What you are asked to do:
Each entry needs to be restated exactly as written.

[Start Supplied records]

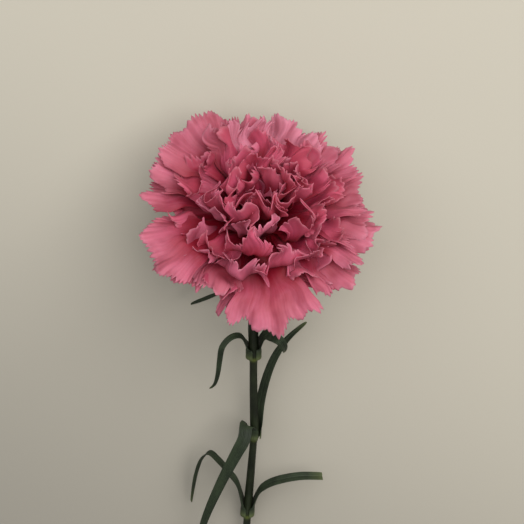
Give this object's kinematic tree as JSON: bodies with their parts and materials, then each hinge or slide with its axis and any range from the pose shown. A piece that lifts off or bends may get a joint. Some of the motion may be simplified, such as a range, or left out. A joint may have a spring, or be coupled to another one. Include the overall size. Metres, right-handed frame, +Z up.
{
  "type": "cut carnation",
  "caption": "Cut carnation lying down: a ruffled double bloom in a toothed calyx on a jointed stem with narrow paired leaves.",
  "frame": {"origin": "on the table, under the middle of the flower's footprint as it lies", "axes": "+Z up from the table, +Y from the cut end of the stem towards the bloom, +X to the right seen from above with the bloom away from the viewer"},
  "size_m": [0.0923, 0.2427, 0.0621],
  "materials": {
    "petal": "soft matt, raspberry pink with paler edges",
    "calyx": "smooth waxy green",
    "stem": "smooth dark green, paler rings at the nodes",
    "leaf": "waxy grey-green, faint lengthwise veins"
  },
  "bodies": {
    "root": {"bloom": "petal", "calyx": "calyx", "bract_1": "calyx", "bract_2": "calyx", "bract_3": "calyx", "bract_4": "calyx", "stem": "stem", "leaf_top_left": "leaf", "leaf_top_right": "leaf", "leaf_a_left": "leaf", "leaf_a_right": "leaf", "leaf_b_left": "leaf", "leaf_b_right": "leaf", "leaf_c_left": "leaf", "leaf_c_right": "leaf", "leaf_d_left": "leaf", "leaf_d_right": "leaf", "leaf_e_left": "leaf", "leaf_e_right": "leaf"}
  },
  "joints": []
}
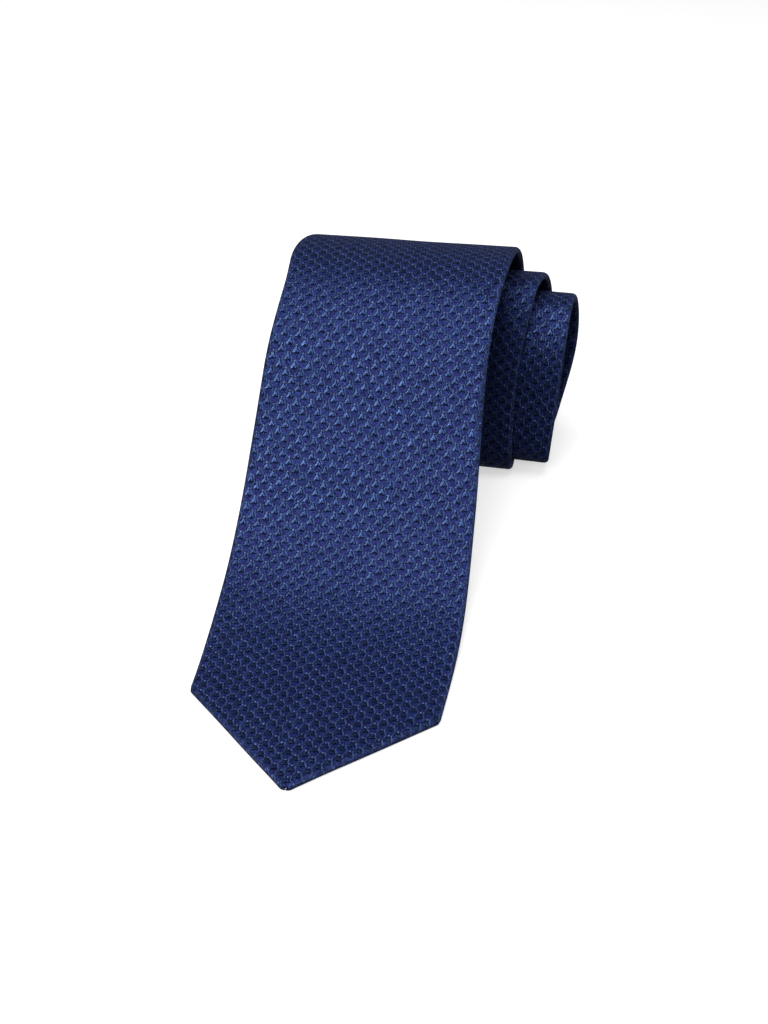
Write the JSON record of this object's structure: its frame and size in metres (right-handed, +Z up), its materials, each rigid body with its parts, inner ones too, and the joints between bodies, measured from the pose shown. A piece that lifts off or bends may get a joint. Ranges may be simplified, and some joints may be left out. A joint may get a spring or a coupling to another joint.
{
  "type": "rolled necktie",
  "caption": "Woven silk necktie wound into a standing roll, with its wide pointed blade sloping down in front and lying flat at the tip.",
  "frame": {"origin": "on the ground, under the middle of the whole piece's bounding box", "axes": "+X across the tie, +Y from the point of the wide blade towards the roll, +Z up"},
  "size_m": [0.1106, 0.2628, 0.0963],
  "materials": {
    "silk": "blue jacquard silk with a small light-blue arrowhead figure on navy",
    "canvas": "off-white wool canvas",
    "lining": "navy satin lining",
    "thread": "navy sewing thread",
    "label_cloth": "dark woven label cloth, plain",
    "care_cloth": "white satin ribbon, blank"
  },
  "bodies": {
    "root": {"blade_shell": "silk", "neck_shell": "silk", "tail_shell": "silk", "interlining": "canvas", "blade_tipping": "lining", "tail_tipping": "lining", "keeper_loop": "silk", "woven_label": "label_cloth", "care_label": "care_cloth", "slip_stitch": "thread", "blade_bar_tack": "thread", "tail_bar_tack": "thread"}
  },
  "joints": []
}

[End Supplied records]

Result of the task:
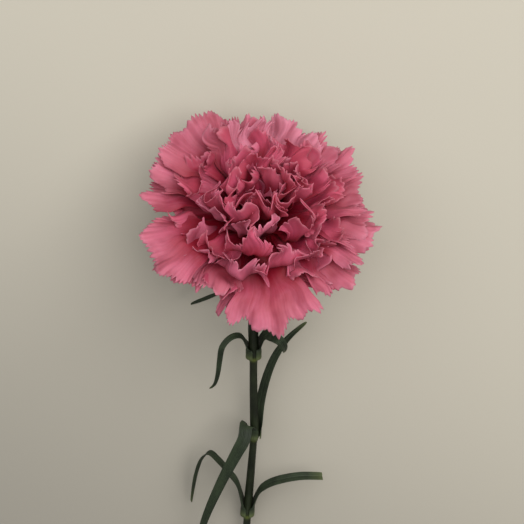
Give this object's kinematic tree as JSON: bodies with their parts and materials, then each hinge or slide with its axis and any range from the pose shown. A piece that lifts off or bends may get a joint. Some of the motion may be simplified, such as a range, or left out. A joint may have a spring, or be coupled to another one. Include the overall size. Metres, right-handed frame, +Z up.
{
  "type": "cut carnation",
  "caption": "Cut carnation lying down: a ruffled double bloom in a toothed calyx on a jointed stem with narrow paired leaves.",
  "frame": {"origin": "on the table, under the middle of the flower's footprint as it lies", "axes": "+Z up from the table, +Y from the cut end of the stem towards the bloom, +X to the right seen from above with the bloom away from the viewer"},
  "size_m": [0.0923, 0.2427, 0.0621],
  "materials": {
    "petal": "soft matt, raspberry pink with paler edges",
    "calyx": "smooth waxy green",
    "stem": "smooth dark green, paler rings at the nodes",
    "leaf": "waxy grey-green, faint lengthwise veins"
  },
  "bodies": {
    "root": {"bloom": "petal", "calyx": "calyx", "bract_1": "calyx", "bract_2": "calyx", "bract_3": "calyx", "bract_4": "calyx", "stem": "stem", "leaf_top_left": "leaf", "leaf_top_right": "leaf", "leaf_a_left": "leaf", "leaf_a_right": "leaf", "leaf_b_left": "leaf", "leaf_b_right": "leaf", "leaf_c_left": "leaf", "leaf_c_right": "leaf", "leaf_d_left": "leaf", "leaf_d_right": "leaf", "leaf_e_left": "leaf", "leaf_e_right": "leaf"}
  },
  "joints": []
}
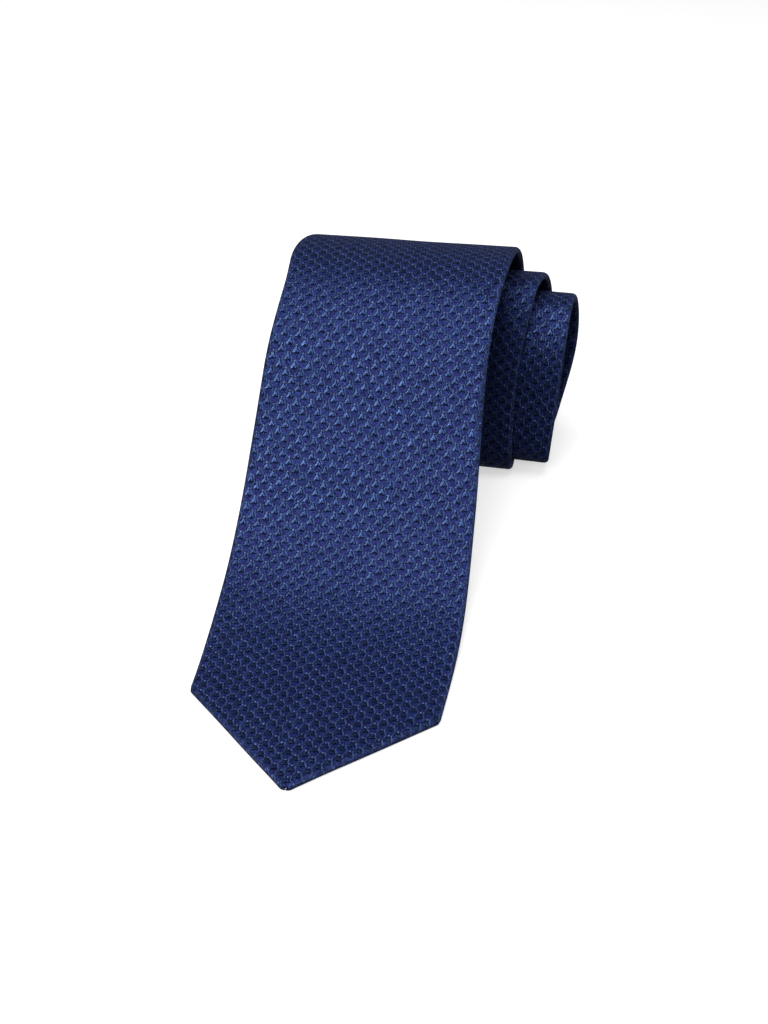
Write the JSON record of this object's structure: its frame and size in metres (right-handed, +Z up), its materials, each rigid body with its parts, inner ones too, and the joints between bodies, measured from the pose shown. A piece that lifts off or bends may get a joint. Ranges may be simplified, and some joints may be left out. A joint may get a spring or a coupling to another joint.
{
  "type": "rolled necktie",
  "caption": "Woven silk necktie wound into a standing roll, with its wide pointed blade sloping down in front and lying flat at the tip.",
  "frame": {"origin": "on the ground, under the middle of the whole piece's bounding box", "axes": "+X across the tie, +Y from the point of the wide blade towards the roll, +Z up"},
  "size_m": [0.1106, 0.2628, 0.0963],
  "materials": {
    "silk": "blue jacquard silk with a small light-blue arrowhead figure on navy",
    "canvas": "off-white wool canvas",
    "lining": "navy satin lining",
    "thread": "navy sewing thread",
    "label_cloth": "dark woven label cloth, plain",
    "care_cloth": "white satin ribbon, blank"
  },
  "bodies": {
    "root": {"blade_shell": "silk", "neck_shell": "silk", "tail_shell": "silk", "interlining": "canvas", "blade_tipping": "lining", "tail_tipping": "lining", "keeper_loop": "silk", "woven_label": "label_cloth", "care_label": "care_cloth", "slip_stitch": "thread", "blade_bar_tack": "thread", "tail_bar_tack": "thread"}
  },
  "joints": []
}